____ SUPPLIED RECORDS

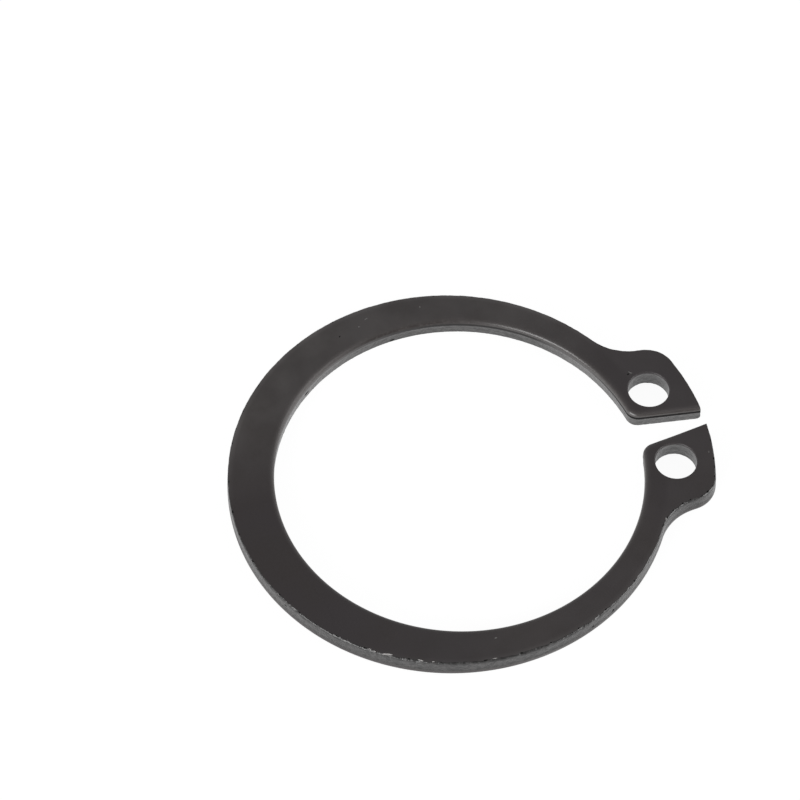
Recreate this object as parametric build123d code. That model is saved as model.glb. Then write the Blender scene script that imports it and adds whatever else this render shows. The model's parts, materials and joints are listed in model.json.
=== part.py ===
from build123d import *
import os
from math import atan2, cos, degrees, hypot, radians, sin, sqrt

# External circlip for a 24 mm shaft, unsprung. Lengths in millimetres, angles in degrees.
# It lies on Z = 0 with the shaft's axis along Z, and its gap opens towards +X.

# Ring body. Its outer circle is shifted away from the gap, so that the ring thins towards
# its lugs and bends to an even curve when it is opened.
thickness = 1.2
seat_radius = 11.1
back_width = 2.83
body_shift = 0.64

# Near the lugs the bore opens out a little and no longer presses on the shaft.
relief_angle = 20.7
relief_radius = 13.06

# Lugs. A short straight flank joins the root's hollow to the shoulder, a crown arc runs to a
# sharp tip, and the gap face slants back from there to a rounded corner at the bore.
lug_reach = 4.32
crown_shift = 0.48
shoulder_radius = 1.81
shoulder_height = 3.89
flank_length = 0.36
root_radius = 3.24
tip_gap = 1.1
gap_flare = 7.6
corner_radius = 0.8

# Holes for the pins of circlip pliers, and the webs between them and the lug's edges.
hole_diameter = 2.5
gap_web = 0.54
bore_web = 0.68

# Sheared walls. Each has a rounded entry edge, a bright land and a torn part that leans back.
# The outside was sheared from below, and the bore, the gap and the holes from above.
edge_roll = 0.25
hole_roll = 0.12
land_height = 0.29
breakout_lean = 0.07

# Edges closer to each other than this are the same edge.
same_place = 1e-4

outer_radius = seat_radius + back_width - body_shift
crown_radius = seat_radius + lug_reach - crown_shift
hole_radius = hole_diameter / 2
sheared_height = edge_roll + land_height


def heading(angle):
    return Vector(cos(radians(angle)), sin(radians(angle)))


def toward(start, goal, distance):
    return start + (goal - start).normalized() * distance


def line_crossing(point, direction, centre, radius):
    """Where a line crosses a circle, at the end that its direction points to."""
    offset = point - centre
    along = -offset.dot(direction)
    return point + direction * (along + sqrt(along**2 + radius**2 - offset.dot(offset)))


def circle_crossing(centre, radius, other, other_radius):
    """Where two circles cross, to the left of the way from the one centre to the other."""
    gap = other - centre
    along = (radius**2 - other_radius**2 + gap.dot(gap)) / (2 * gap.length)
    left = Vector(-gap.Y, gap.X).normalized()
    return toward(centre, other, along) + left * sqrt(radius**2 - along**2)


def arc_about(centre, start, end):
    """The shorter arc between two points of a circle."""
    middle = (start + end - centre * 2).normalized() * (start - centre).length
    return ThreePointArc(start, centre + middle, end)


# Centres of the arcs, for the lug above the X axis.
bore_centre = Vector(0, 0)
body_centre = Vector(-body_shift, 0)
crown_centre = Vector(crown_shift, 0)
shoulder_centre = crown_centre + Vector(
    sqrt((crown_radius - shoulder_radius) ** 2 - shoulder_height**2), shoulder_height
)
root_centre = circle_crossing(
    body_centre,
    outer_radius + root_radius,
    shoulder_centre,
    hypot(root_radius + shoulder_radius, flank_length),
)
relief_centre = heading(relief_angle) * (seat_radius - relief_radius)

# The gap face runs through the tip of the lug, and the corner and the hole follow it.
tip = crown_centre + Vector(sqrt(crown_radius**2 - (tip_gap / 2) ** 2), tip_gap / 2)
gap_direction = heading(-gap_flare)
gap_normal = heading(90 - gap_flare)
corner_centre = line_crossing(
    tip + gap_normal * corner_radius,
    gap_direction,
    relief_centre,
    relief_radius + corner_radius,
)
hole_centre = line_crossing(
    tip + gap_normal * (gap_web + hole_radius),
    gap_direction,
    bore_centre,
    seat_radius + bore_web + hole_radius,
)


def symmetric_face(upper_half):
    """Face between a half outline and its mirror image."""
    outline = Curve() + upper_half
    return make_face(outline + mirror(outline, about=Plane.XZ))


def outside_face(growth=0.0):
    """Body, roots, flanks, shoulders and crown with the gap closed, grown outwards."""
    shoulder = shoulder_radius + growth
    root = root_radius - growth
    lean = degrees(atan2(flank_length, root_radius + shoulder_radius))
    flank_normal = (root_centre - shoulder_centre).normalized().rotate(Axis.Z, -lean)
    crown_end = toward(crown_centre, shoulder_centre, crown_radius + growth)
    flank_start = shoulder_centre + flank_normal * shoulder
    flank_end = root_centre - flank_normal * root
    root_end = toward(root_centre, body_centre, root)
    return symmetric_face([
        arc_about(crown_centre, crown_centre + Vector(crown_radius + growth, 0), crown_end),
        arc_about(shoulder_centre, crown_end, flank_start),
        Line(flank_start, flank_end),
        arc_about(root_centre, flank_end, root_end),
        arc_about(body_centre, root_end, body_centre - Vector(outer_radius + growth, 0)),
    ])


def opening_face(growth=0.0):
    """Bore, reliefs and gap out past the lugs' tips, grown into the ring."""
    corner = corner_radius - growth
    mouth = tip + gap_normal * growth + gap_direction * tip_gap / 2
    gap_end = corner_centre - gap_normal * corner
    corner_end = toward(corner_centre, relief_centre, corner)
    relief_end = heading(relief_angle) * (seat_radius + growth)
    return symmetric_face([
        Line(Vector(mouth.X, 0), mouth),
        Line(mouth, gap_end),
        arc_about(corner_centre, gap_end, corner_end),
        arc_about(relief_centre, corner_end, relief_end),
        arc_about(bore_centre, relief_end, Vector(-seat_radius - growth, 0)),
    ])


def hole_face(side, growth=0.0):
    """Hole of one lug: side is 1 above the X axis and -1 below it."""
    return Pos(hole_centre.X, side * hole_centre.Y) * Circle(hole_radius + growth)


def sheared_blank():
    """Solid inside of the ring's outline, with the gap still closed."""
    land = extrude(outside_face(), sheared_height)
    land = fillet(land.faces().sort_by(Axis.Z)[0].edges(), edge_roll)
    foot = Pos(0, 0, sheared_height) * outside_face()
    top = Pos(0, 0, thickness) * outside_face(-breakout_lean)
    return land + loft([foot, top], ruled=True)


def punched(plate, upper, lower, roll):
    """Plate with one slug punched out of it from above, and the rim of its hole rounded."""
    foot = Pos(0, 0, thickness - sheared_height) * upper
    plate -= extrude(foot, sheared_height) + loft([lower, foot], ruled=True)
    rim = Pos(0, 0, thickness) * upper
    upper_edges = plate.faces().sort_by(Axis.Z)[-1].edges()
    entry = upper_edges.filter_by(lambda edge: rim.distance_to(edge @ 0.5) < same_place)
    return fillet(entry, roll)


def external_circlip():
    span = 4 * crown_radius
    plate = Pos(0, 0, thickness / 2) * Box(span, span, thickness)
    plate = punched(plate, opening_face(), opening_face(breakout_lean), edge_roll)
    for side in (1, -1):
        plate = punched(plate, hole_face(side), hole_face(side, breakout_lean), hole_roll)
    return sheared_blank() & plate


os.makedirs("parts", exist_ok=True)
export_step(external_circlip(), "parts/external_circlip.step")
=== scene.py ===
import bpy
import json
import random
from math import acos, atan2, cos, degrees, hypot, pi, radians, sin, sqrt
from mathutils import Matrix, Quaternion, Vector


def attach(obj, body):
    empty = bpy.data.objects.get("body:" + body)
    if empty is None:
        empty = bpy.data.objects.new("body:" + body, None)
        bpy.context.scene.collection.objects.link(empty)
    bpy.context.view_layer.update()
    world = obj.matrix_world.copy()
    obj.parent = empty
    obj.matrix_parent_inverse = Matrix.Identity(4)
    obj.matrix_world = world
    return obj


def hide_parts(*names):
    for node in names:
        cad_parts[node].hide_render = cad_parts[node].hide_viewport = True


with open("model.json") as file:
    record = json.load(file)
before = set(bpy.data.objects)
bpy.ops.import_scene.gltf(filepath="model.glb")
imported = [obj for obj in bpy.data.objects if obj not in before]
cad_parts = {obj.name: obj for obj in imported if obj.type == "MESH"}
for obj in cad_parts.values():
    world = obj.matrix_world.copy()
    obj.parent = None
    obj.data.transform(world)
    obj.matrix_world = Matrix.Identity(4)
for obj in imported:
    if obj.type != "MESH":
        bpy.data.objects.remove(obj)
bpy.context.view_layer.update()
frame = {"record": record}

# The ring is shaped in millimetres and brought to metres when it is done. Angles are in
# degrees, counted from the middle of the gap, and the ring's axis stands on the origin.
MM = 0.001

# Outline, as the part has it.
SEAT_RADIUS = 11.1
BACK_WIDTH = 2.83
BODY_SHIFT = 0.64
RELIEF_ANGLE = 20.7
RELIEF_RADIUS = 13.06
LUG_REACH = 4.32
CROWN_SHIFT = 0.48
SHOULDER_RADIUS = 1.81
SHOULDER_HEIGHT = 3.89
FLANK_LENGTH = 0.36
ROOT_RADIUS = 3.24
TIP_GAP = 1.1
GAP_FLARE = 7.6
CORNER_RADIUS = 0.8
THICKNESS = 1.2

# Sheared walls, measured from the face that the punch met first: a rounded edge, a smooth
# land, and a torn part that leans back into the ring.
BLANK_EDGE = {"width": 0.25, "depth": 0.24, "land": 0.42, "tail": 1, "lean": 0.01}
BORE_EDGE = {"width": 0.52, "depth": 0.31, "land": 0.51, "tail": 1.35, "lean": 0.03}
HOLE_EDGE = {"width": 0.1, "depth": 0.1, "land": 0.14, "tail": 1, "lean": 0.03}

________
____ SUPPLIED RECORDS

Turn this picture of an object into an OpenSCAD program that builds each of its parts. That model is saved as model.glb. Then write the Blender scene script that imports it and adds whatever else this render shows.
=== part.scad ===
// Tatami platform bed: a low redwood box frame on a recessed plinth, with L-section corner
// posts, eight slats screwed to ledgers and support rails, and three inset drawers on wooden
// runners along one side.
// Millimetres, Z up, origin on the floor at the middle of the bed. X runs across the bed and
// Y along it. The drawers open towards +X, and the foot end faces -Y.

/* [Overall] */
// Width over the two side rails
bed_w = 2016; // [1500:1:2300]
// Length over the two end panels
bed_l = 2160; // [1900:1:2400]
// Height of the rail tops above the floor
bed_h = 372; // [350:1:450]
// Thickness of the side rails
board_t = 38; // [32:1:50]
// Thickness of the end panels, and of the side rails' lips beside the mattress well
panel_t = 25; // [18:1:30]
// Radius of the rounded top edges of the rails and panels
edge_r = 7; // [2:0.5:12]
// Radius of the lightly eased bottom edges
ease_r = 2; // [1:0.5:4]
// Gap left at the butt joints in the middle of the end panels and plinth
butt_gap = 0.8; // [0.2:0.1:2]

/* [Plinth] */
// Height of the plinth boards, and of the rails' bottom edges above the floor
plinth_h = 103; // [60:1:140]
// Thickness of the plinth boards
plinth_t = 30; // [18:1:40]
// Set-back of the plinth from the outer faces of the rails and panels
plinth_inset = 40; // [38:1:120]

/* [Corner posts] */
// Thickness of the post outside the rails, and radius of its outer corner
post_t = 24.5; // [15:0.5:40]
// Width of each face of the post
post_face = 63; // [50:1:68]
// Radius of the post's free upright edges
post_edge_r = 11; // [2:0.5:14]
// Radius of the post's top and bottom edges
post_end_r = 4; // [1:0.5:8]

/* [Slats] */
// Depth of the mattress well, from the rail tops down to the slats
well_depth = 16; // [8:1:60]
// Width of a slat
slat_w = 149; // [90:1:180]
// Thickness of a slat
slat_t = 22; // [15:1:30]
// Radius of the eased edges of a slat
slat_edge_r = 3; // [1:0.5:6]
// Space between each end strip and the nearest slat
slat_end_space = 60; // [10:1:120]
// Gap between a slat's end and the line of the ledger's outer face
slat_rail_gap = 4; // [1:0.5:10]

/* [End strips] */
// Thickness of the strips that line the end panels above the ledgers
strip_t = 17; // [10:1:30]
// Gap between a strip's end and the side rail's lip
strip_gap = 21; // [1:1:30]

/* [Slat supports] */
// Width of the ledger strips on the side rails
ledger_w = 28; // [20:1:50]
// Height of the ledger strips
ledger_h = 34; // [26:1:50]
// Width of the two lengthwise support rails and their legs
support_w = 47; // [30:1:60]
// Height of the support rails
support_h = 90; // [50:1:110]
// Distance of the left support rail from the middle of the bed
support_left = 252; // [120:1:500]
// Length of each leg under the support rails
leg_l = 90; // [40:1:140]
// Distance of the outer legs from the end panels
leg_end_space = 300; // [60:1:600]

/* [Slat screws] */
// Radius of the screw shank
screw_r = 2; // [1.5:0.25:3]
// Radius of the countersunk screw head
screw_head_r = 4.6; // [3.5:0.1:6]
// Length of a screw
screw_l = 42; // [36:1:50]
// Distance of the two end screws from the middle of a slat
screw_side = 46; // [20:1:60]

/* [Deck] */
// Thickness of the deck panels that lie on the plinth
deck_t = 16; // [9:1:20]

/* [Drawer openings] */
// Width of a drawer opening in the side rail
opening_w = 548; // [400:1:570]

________
____ SUPPLIED RECORDS

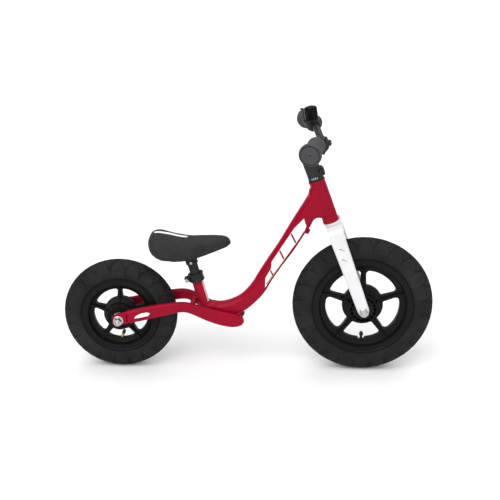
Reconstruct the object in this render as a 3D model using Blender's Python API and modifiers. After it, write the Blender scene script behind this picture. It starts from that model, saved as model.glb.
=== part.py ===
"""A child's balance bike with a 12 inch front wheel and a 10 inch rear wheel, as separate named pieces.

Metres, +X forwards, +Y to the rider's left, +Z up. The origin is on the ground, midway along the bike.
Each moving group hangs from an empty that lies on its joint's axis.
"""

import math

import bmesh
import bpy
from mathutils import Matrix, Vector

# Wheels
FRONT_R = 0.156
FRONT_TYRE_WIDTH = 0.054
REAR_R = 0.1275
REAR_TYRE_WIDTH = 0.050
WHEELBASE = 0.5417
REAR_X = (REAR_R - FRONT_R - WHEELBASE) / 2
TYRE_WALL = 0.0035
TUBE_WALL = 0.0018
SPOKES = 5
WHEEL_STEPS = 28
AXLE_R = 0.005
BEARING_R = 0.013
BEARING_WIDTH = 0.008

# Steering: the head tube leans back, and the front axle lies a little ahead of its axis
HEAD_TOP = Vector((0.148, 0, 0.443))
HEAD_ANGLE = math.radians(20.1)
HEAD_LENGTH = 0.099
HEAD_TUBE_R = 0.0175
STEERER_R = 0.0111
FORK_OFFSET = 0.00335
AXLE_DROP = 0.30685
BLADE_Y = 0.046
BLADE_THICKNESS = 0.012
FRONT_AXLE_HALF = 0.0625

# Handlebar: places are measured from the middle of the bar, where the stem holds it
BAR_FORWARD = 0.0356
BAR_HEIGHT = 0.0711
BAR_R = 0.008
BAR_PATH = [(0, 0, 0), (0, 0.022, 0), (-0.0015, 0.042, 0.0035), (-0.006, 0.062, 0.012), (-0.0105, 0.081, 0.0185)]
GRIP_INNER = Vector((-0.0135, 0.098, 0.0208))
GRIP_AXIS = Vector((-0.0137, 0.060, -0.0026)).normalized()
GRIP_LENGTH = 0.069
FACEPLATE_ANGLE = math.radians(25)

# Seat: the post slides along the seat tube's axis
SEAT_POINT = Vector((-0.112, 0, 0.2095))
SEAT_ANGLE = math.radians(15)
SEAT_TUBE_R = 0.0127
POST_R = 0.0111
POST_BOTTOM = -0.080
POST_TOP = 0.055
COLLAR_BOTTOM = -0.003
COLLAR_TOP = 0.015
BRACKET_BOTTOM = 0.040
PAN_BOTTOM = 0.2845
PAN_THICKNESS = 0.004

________

Print the lines from the line with "plate = Pos(0, 0, thickness" to the line with "obj.matrix_parent_inverse = Matrix.Identity(4)" exactly, and print nothing else. Both of those lines are included.

    plate = Pos(0, 0, thickness / 2) * Box(span, span, thickness)
    plate = punched(plate, opening_face(), opening_face(breakout_lean), edge_roll)
    for side in (1, -1):
        plate = punched(plate, hole_face(side), hole_face(side, breakout_lean), hole_roll)
    return sheared_blank() & plate


os.makedirs("parts", exist_ok=True)
export_step(external_circlip(), "parts/external_circlip.step")
=== scene.py ===
import bpy
import json
import random
from math import acos, atan2, cos, degrees, hypot, pi, radians, sin, sqrt
from mathutils import Matrix, Quaternion, Vector


def attach(obj, body):
    empty = bpy.data.objects.get("body:" + body)
    if empty is None:
        empty = bpy.data.objects.new("body:" + body, None)
        bpy.context.scene.collection.objects.link(empty)
    bpy.context.view_layer.update()
    world = obj.matrix_world.copy()
    obj.parent = empty
    obj.matrix_parent_inverse = Matrix.Identity(4)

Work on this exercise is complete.